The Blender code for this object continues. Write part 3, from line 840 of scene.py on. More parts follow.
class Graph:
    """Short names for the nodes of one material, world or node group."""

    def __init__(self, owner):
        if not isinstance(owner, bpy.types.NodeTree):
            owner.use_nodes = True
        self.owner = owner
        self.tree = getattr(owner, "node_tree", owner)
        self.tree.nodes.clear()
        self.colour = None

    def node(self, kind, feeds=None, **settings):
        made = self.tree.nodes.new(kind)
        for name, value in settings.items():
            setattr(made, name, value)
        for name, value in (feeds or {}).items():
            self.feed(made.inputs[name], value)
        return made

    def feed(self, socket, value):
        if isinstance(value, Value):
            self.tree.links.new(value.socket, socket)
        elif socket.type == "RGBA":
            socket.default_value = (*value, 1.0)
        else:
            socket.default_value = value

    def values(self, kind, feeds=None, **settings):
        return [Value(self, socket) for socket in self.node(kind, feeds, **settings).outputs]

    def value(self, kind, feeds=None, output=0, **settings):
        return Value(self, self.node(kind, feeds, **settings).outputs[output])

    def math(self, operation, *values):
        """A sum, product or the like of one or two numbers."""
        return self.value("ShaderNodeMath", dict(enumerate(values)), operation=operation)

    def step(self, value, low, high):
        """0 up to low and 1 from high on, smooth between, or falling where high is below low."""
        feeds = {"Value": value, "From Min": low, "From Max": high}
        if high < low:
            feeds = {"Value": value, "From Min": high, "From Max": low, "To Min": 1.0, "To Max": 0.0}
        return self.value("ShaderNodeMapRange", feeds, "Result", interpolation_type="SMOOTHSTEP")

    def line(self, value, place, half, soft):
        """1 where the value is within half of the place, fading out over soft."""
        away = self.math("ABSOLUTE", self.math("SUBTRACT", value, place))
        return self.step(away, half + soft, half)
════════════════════
**Given task**
Print the listing above in full, exactly as it is.

**Written solution**
The Blender code for this object continues. Write part 3, from line 840 of scene.py on. More parts follow.
class Graph:
    """Short names for the nodes of one material, world or node group."""

    def __init__(self, owner):
        if not isinstance(owner, bpy.types.NodeTree):
            owner.use_nodes = True
        self.owner = owner
        self.tree = getattr(owner, "node_tree", owner)
        self.tree.nodes.clear()
        self.colour = None

    def node(self, kind, feeds=None, **settings):
        made = self.tree.nodes.new(kind)
        for name, value in settings.items():
            setattr(made, name, value)
        for name, value in (feeds or {}).items():
            self.feed(made.inputs[name], value)
        return made

    def feed(self, socket, value):
        if isinstance(value, Value):
            self.tree.links.new(value.socket, socket)
        elif socket.type == "RGBA":
            socket.default_value = (*value, 1.0)
        else:
            socket.default_value = value

    def values(self, kind, feeds=None, **settings):
        return [Value(self, socket) for socket in self.node(kind, feeds, **settings).outputs]

    def value(self, kind, feeds=None, output=0, **settings):
        return Value(self, self.node(kind, feeds, **settings).outputs[output])

    def math(self, operation, *values):
        """A sum, product or the like of one or two numbers."""
        return self.value("ShaderNodeMath", dict(enumerate(values)), operation=operation)

    def step(self, value, low, high):
        """0 up to low and 1 from high on, smooth between, or falling where high is below low."""
        feeds = {"Value": value, "From Min": low, "From Max": high}
        if high < low:
            feeds = {"Value": value, "From Min": high, "From Max": low, "To Min": 1.0, "To Max": 0.0}
        return self.value("ShaderNodeMapRange", feeds, "Result", interpolation_type="SMOOTHSTEP")

    def line(self, value, place, half, soft):
        """1 where the value is within half of the place, fading out over soft."""
        away = self.math("ABSOLUTE", self.math("SUBTRACT", value, place))
        return self.step(away, half + soft, half)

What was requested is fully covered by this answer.